The FAI has confirmed that the organisaiton is in debt of €55 million while former chief executive John Delaney received a severance package totalling €462,000.
Furthermore, the accounts reveal that following an internal investigation “it was noted that certain expenses incurred during 2017 and 2016 by the then CEO were of a personal nature and these have been now disclosed as part of the director’s emoluments”.
Paul Cooke, the executive lead of the organisation, said the FAI had found additional payments to Delaney as it was reviewing previous years’ accounts. “What we found in there in addition to pension payments, loyalty bonuses, there were other payments that would have been paid on behalf of the former CEO, and items that should have been recognised as benefit in kind.”
The accounts show there was a tax settlement this year of €2.7 million.
Financial information published today shows startling adjustments to the accounts in previous years. In 2016, an original profit of €2.344 million was subject to adjustments of €2.278 million, leaving a surplus of just €66,000. In 2017, a profit of €2.8 million was subject to adjustments of €5.8 million, leaving a restated loss of €2.9 million.

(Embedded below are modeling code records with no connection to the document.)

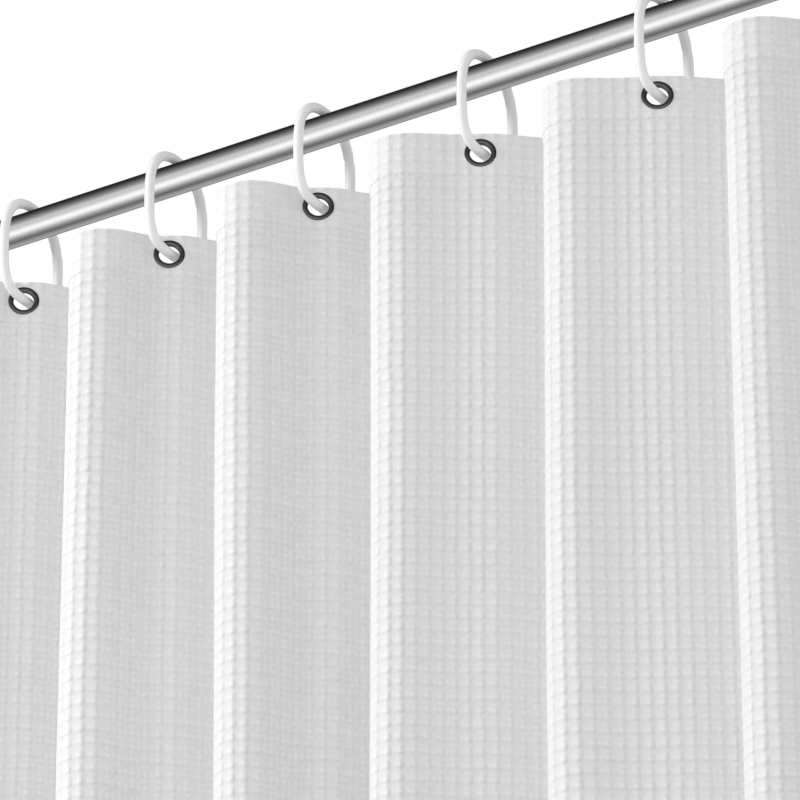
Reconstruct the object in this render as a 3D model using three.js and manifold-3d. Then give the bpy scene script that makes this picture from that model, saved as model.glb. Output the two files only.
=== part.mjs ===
// A waffle-weave shower curtain, hung by twelve rings from a spring tension rod.
// Millimetres, +Z up. X runs along the rod from the left wall, -Y is the side that faces the room.
// The origin is the middle of the left wall pad's flat face, on the rod's axis.
import * as THREE from 'three';
import { mergeVertices } from 'three/addons/utils/BufferGeometryUtils.js';
import Module from 'manifold-3d';

const wasm = await Module();
wasm.setup();

// ---- Driving dimensions ----------------------------------------------------------------
const GAP = 0.3;                    // running and seating clearance between pieces
const WALL_TO_WALL = 1219.2;        // 48 in between the two walls

const ROD_DIAMETER = 16;            // outer tube, 5/8 in
const TUBE_WALL = 0.8;
const INNER_TUBE_LENGTH = 380;
const INNER_TUBE_SHOWN = 34;        // bare inner tube between the outer tube and the right cap
const ROD_SEGMENTS = 24;

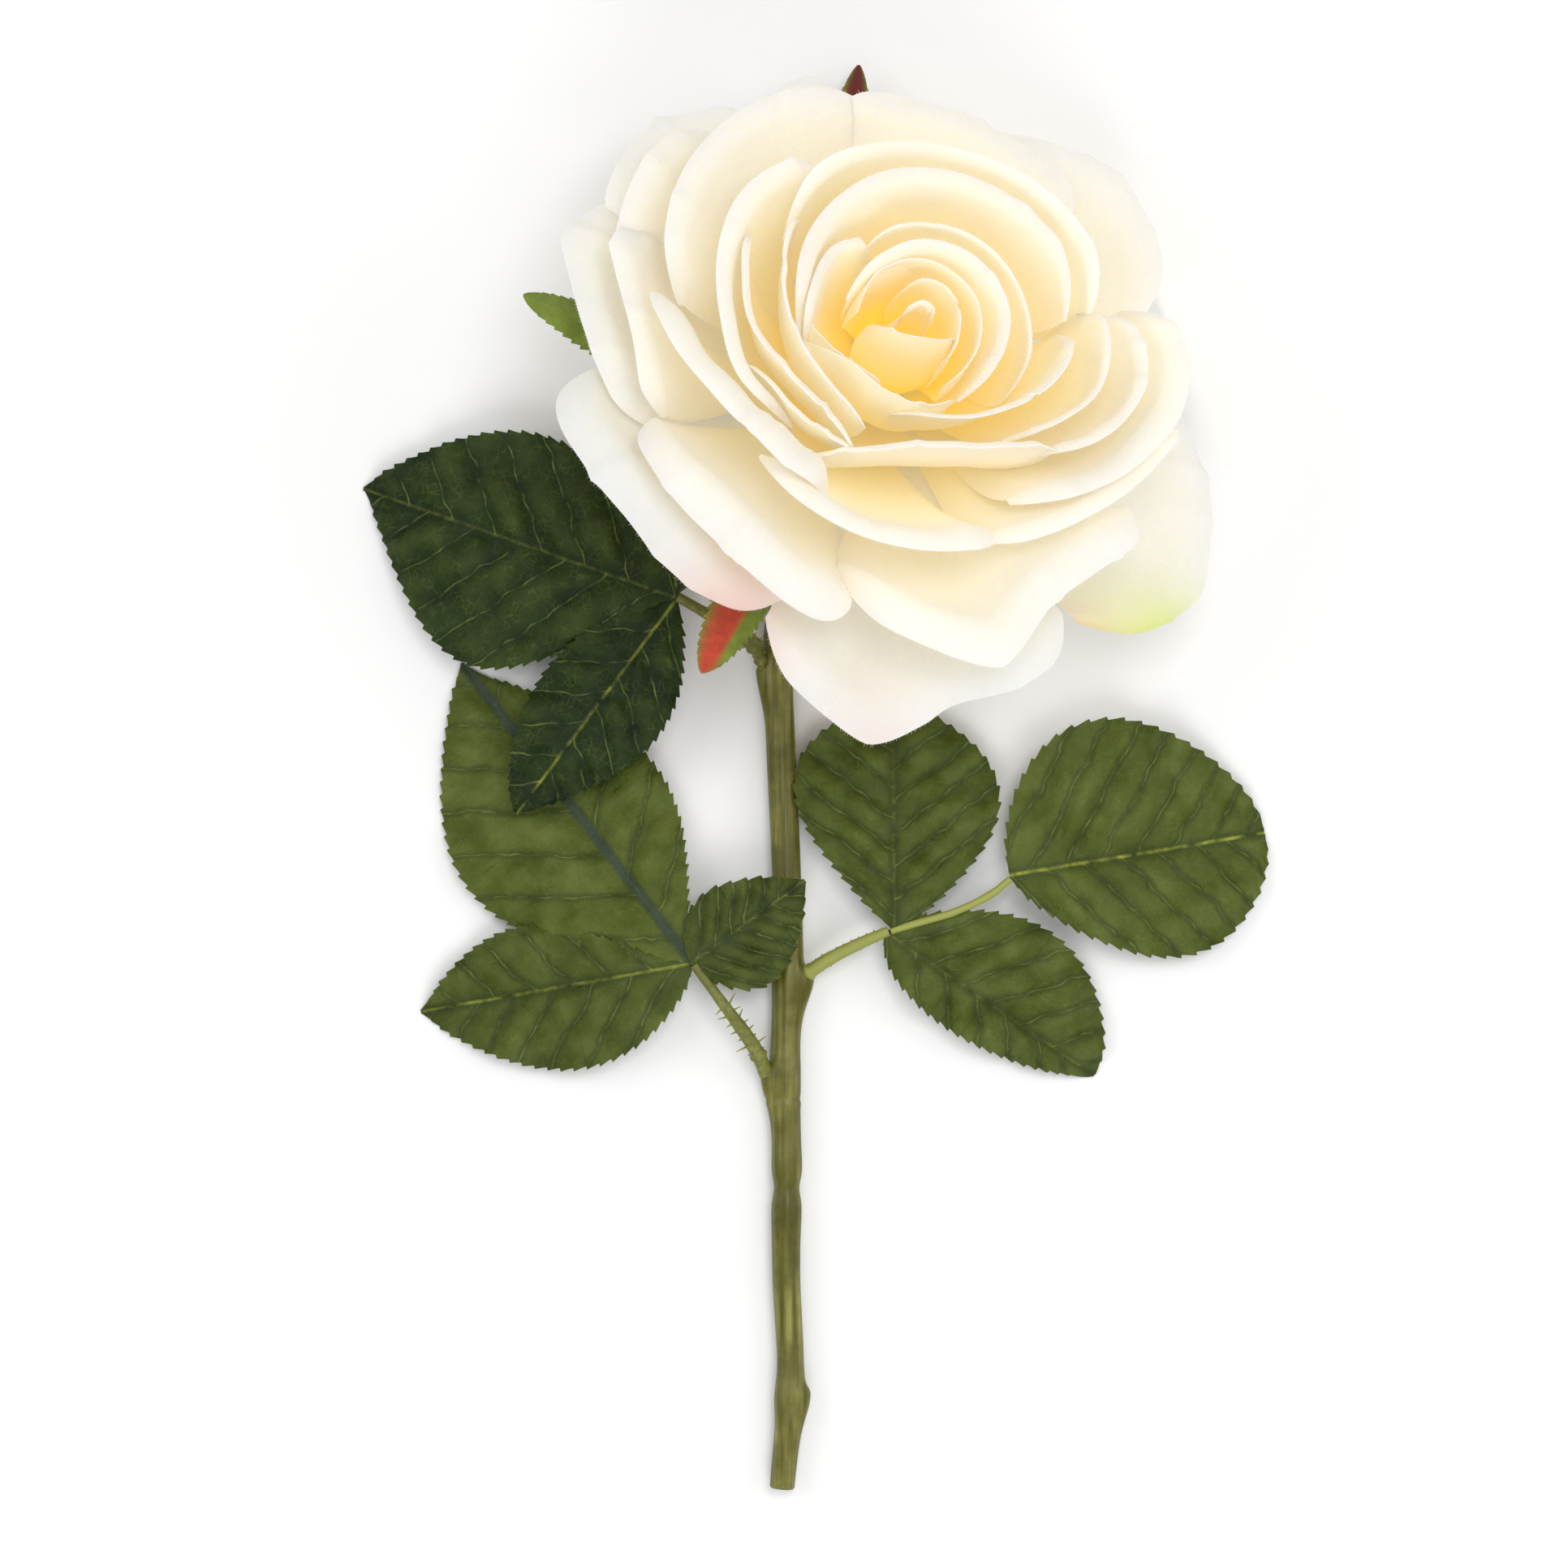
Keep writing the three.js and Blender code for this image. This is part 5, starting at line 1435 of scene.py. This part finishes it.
def make_sepal(number, sepal):
    """One sepal under the petals; `lift` raises its tip and `green_from` is where a green side starts."""
    rng = np.random.default_rng(FIRST_SEPAL_SEED + number)
    flat, out = flat_leaf(sepal["length"], SEPAL_HALF, SEPAL_HALF, SEPAL_TOOTH)
    x, y = flat[..., 0], flat[..., 1]
    u = np.clip(x / sepal["length"], 0, 1)
    height = sepal["lift"] * u**2 - 1.0 - SEPAL_KEEL * np.abs(y) + 0.25 * wrinkle(rng, x, y, 11.0) * u
    azimuth = math.radians(sepal["az"])
    outward = math.cos(azimuth) * EAST + math.sin(azimuth) * NORTH
    sideways = np.cross(AXIS, outward)
    radius = CALYX_RADIUS - 1.5 + x
    grid = BLOOM + radius[..., None] * outward + y[..., None] * sideways + height[..., None] * AXIS
    grid[..., 2] = above_table(grid[..., 2], SEPAL_CLOTH)
    green_side = np.clip((y - sepal.get("green_from", SEPAL_WIDTH)) / 1.2, 0, 1)
    rim = np.maximum(np.abs(out)[None, :] ** 3 * 0.9, green_side)
    tone = np.stack([np.full_like(x, sepal["tone"][0]), np.full_like(x, sepal["tone"][1]), rim], axis=-1)
    cloth = np.stack([x, y, np.zeros_like(x)], axis=-1)
    piece = sheet_object(f"cloth_sepal_{number}", grid, SEPAL_CLOTH, cloth, tone)
    finish_piece(piece, SEPAL_CLOTH_MATERIAL, "sepal", f"sepal_{number}")


for number, sepal in enumerate(SEPALS, start=1):
    make_sepal(number, sepal)
print("sepals made:", len(SEPALS))

# %% Calyx
CALYX_PROFILE = [(STEM_RADIUS - 0.2, -CALYX_DEPTH), (STEM_RADIUS + 0.9, -0.93 * CALYX_DEPTH),
                 (0.8 * CALYX_RADIUS, -0.6 * CALYX_DEPTH), (0.97 * CALYX_RADIUS, -0.25 * CALYX_DEPTH),
                 (CALYX_RADIUS, -0.5), (CALYX_RADIUS - 1.2, 0.5)]
CALYX_ROWS = 60
CALYX_SIDES = 90
CALYX_RIB = 0.045
CALYX_PALE = 0.35


def make_calyx():
    """The moulded cup, turned from a profile of radii and heights, with five ribs."""
    share = np.linspace(0, 1, CALYX_ROWS)
    radius, height = (along(column, share) for column in zip(*CALYX_PROFILE))
    path = BLOOM + height[:, None] * AXIS
    angle = np.linspace(0, 2 * math.pi, CALYX_SIDES, endpoint=False)
    ribs = 1 + CALYX_RIB * np.abs(np.cos(2.5 * angle))[None, :] * np.sin(math.pi * share)[:, None]
    piece = rod_object("moulded_calyx", path, radius[:, None] * ribs, CALYX_PALE)
    finish_piece(piece, PETIOLE_MATERIAL, "calyx", "calyx")


make_calyx()
print("calyx rows:", CALYX_ROWS)


# %% The plug's foam
FOAM = paint(226, 220, 196)


def make_foam_material():
    """Pale foam with fine pores."""
    material, shader = plain_material("plug_foam", FOAM, 0.9)
    tree = material.node_tree
    shade = use_group(tree, MOTTLE, Place=object_place(tree), Scale=900.0, Low=0.85, High=1.05)["Shade"]
    tree.links.new(mix_colours(tree, 1.0, FOAM, shade, "MULTIPLY"), shader.inputs["Base Color"])
    bump(tree, shader, shade, 0.0001, 0.5)
    return material


FOAM_MATERIAL = make_foam_material()
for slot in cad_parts["petal_core"].material_slots:
    slot.material = FOAM_MATERIAL
print("plug finish:", FOAM_MATERIAL.name)
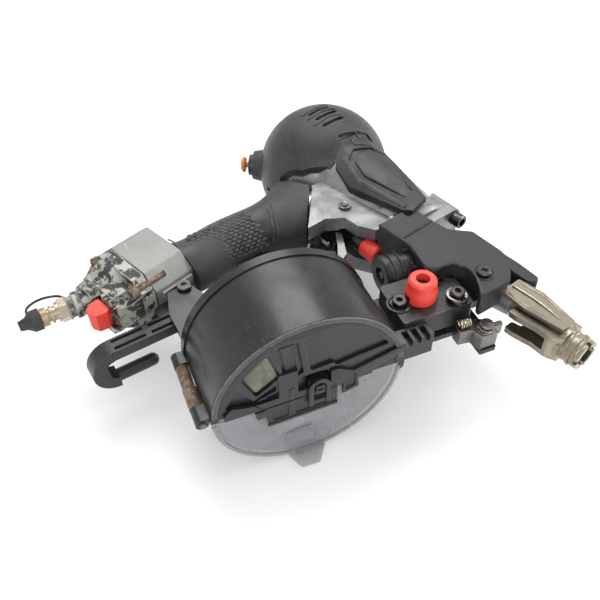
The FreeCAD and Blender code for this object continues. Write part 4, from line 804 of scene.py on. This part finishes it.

The results also show that the association has bank loans of €28.2 million which are in “technical default” due to restated terms of the 2017 financial statements. The FAI is in negotiation with its banks regarding a refinancing of its debts, the organisation said today. The bank loans are now regarded as liabilities.
The accounts reveal that the organisation has net liabilities at the end of 2018 of €55 million. Since then, the association has had negative cashflow, meaning the financial situation has worsened. The accounts say that “continuous financial support from UEFA” has enabled it to continue operating.